Great filmmaker though he is, Martin Scorsese isn't the first name that comes to mind when you think about comedy genius. But Jody Hill, who developed a cult of admirers with his debut feature, the micro-budgeted martial-arts farce Foot Fist Way, and who enters the big-time-studio-release category with Observe and Report, traces his inspiration in part back to his first viewing of Taxi Driver.
THANKS, SETH: Hill says the film wouldn't be as wild as it is without Rogen.
"I discovered Martin Scorsese when I was in middle school, and that's when I suddenly realized, okay, there's actually directors behind movies. But me and my buddy kind of laughed at Taxi Driver. Like, oh my God, he takes her to a porn movie? Maybe we weren't really getting the full meaning at the time — we were 13 years old. But now, whenever I make movies, I try to remember when I was 13 and just kind of discovering movies and had my juvenile appreciation of '70s cinema. Straw Dogs and all that. The themes they dealt with in the '70s, isolation, alienation, the kinds of things that Peckinpah was dealing with, like codes of honor and bands of outsiders — I always responded to that. I think there are similar kinds of themes in this movie. At least, I tried to get them in there."

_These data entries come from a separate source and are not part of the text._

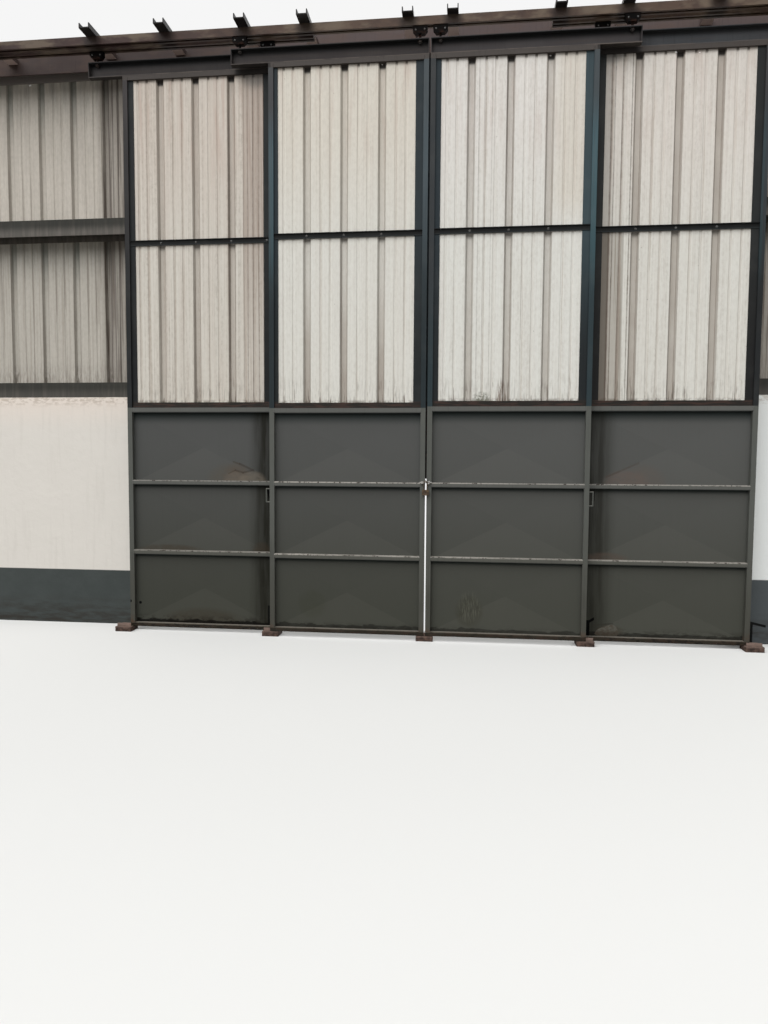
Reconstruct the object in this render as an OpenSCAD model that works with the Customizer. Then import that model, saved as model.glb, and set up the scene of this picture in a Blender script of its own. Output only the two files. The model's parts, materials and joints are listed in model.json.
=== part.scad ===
// Four-leaf sliding door in the steel end wall of a factory hall, seen from indoors.
// Millimetres. +X to the right, +Y outdoors, +Z up. The doorway is laid out about its own middle,
// with the inner leaves' indoor face at Y = 0, and set_out() moves it so that the origin lies
// under the base plate of the left door post.

/* [Leaves] */
// Clear width that one leaf closes
leaf_pitch = 1300; // [900:10:1600]
// Height of the inner leaves' tops above the floor
leaf_top = 4667; // [3800:1:5400]
// How much higher each leaf's own top is, leaves counted from the left
top_rise = [7, 0, 1, 14]; // [0:1:20]
// Gap under each closed leaf
floor_gap = [31, 47, 47, 30]; // [25:1:80]
// Half of the gap between the two meeting leaves
meeting_gap = 7; // [4:1:12]
// How far an outer leaf reaches behind an inner one
leaf_lap = 40; // [20:1:80]
// How far each leaf's outer edge stays short of its clear width, leaves counted from the left
outer_cut = [28, 0, 0, 13]; // [0:1:40]
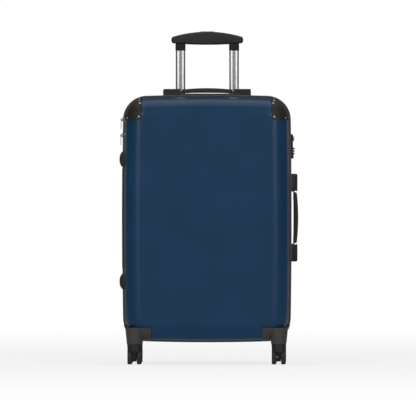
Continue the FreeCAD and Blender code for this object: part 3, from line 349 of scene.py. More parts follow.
def weld(piece, distance=0.02, outward=False):
    """Joins a mesh's points that lie together, and turns a closed form's faces outwards if asked."""
    work = bmesh.new()
    work.from_mesh(piece.data)
    bmesh.ops.remove_doubles(work, verts=work.verts, dist=distance * MM)
    if outward:
        bmesh.ops.recalc_face_normals(work, faces=work.faces)
    work.to_mesh(piece.data)
    work.free()
    return piece


def thicken(piece, thickness, offset=-1.0):
    """Gives a sheet its thickness, inwards from its outer side unless another offset is given."""
    solid = piece.modifiers.new("thickness", "SOLIDIFY")
    solid.thickness = thickness * MM
    solid.offset = offset
    return piece


# Polycarbonate and ABS, gloss: a deep even navy under a clear smooth skin. The sheet's drawing
# leaves a very slight orange peel, about 9 mm from swell to swell, and handling leaves hairlines, which
# are 0.1 mm apart and drawn at 1.1 mm.
shell_navy, tree, shader, at = start(
    "gloss_polycarbonate_navy",
    "#0C304C",
    0.34,
    IOR=1.5,
    Specular_IOR_Level=0.22,
    Coat_Weight=0.12,
    Coat_Roughness=0.2,
)
swell = add(tree, "ShaderNodeTexNoise", {"Vector": at, "Scale": 1 / (9 * MM), "Detail": 2.0})
drawn = add(tree, "ShaderNodeMapping", {"Vector": at, "Scale": (1.0, 1.0, 0.04), "Rotation": (0, 0.35, 0)})
hairline = add(
    tree, "ShaderNodeTexNoise", {"Vector": drawn.outputs[0], "Scale": 1 / (1.1 * MM), "Detail": 1.0}
)
cloud = add(tree, "ShaderNodeTexNoise", {"Vector": at, "Scale": 1 / (120 * MM), "Detail": 2.0})
tint = add(tree, "ShaderNodeValToRGB", {0: cloud.outputs["Fac"]}, stops=[(0.3, "#0C304C"), (0.7, "#0E3453")])
worn = add(tree, "ShaderNodeValToRGB", {0: hairline.outputs["Fac"]}, stops=[(0.62, 0.3), (0.8, 0.38)])
tree.links.new(tint.outputs[0], shader.inputs["Base Color"])
tree.links.new(worn.outputs[0], shader.inputs["Roughness"])
peel = add(tree, "ShaderNodeBump", {"Height": swell.outputs["Fac"], "Strength": 0.03, "Distance": 0.6 * MM})
tree.links.new(peel.outputs[0], shader.inputs["Normal"])

points, faces = tray(edge=40.0, bulge=1.6)
points[:, 1] *= -1
front_shell = thicken(weld(mesh_piece("front_shell_skin", points, faces, shell_navy)), SHEET)
settle(front_shell, "lid", "front_shell")

GROOVE_PITCH, GROOVES, GROOVE_HALF, GROOVE_DEEP = 30.0, 11, 2.5, 1.1
GROOVE_LOW, GROOVE_HIGH = 118.0, 588.0


def grooved(points):
    """Draws the back in along upright grooves: a raised cosine across each, fading out at its ends."""
    x, y, z = points.T
    beside = np.abs(x - GROOVE_PITCH * np.round(x / GROOVE_PITCH))
    number = np.abs(np.round(x / GROOVE_PITCH))
    across = np.where(beside < GROOVE_HALF, 0.5 + 0.5 * np.cos(math.pi * beside / GROOVE_HALF), 0)
    ends = np.clip(np.minimum(z - GROOVE_LOW, GROOVE_HIGH - z) / 4, 0, 1)
    deep = GROOVE_DEEP * across * ends * (number <= GROOVES // 2) * (y > HALF_DEPTH - 0.5)
    return np.stack([x, y - deep, z], 1)


points, faces = tray(edge=24.0, across=240)
middle = points[faces].mean(1)
x, y, z = middle.T
in_tub = (np.abs(x) < TUB_HALF) & (y > TUB_START) & (y < TUB_END) & (z > TUB_LEVEL)
in_lock = (x > SIDE_WALL) & (np.abs(y - LOCK_Y) < LOCK_CUT_Y) & (np.abs(z - LOCK_Z) < LOCK_CUT_Z)
rear_shell = mesh_piece("rear_shell_skin", grooved(points), faces[~(in_tub | in_lock)][:, ::-1], shell_navy)
settle(thicken(weld(rear_shell), SHEET), "rear_half", "rear_shell")

# ---------------------------------------------------------------- zip
# A band is sewn and bonded round each rim: a firm vinyl-faced piping that stands 3.5 mm proud, with
# the zip's tape and its nylon coil let into its inner edge, where the two halves meet.


def outline(pitch, shift):
    """Even steps along the rim, shifted by part of a step: positions, tangents and normals in x and z."""
    fine = rim(0.0, CORNER, rim_directions(320, 420))[0]
    closed = np.concatenate([fine, fine[:1]])
    length = np.concatenate([[0], np.cumsum(np.hypot(*np.diff(closed, axis=0).T))])
    count = int(round(length[-1] / pitch))
    s = (np.arange(count) + shift) * length[-1] / count
    spot = np.stack([np.interp(s, length, closed[:, k]) for k in (0, 1)], 1)
    ahead = np.stack([np.interp((s + 0.5) % length[-1], length, closed[:, k]) for k in (0, 1)], 1)
    tangent = ahead - spot
    tangent /= np.hypot(*tangent.T)[:, None]
    normal = np.stack([tangent[:, 1], -tangent[:, 0]], 1)
    return spot, tangent, normal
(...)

Another aspect of Scorsese's filmmaking that Hill tries to emulate is his unnerving tonal shifts, from comedy to creepiness, from laughter to cringing discomfort, the kind of effect that distinguishes King of Comedy and certain scenes in GoodFellas.
"King of Comedy is one of my favorite films of all time. I love how it rides that tone. It's easy to make the Taxi Driver comparison to this movie, but I think tonally it is closer to King of Comedy. I'll let people call it whatever they want to call it, but I think if you view this movie thinking it's kind of a drama — and I say 'drama' meaning any serious movie — then you might like it a little bit more. I think with comedy you get set up for a lot of preconceived notions, most of which are horrible. You get set up for jokes per minute and that kind of thing, but I don't think this movie is really based on that. I think it's based on characters. A lot of the time, I feel like comedy is disposable. Where things that are sad are funny-sad and things that are action or violent are funny-action. I didn't want to do that at all. I wanted to make a real movie that was funny."
This doesn't sound like the kind of pitch that would have studio executives reaching for their checkbooks. Hill, however, had Seth Rogen, fresh from hits like Knocked Up and Pineapple Express, in his corner.
"Seth probably has had the chance to do whatever romantic comedies he wants and make a lot of money. But he's taken this clout in Hollywood that he has and is looking to push the envelope. Without Seth, this movie would not be as wild as it was. It would be more cookie-cutter. Seth from day one would talk to the studio and say, 'You've got to let us do it the way we want to do it. That's the only way I'm going to do this movie, if it's wild and with nakedness and so on.' He knows a lot of his fans are probably going to be freaked out by this movie, and he welcomes it. He's not interested in repeating anything he's done before. You hear all these horror stories about Hollywood, and to meet someone like Seth and become friends with him, it's really an honor. I'm proud of this film, and a lot of what I'm proud about in it I owe to Seth Rogen."